Westbard has a good network of sidewalks right now. You can walk to the retail center from the neighborhoods, to River Road, etc. all on wonderful sidewalks.

Anonymous said...

1:50 AM says, "I don't have the need to get all defensive about it, as you do"

And Dyer gets all defensive once again.

At 3:04 AM: "Your resume is blank. You're a zero. A nobody. All we know about you is that you snipe at people who are actually in the arena getting things done from behind a computer screen. All indications are that you are the one still living at "parents' house," old sport."
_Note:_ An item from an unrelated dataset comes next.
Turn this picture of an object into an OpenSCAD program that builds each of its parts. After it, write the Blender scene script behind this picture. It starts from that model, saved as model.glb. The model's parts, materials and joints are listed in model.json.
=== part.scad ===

At 6:36 AM : "A guy who doesn't use his real name, and has no accomplishments, taking potshots at someone like me who is actually in the arena getting things done, while the critic is in a dark room hiding behind a computer screen (and using a Bart Simpson avatar on Twitter) is indeed a zero and a nobody."

You never see anything like this from our elected leaders, or from the staff of Bethesda's news site of record. They always engage positively with their constituents and readers.

Anonymous said...

Looks like graves were moved to make way for the Osborne shopping center.

https://patch.com/maryland/uppermarlboro/19th-century-graves-moved-to-build-shopping-center

Oops

Robert Dyer said...

9:04: Fake news. The Osborne shopping center is not on Leeland Road. In fact, I don't believe that shopping center was ever built. The only thing I recall seeing at that intersection is the Safeway distribution center.

However, it is a very interesting article, thanks for bringing it to my attention.

Anonymous said...

Dyer writes: "Who the hell are all these annoying, sick people crowded around me every time I go to the movies, then?"

They were potential voters for you. Now they know better.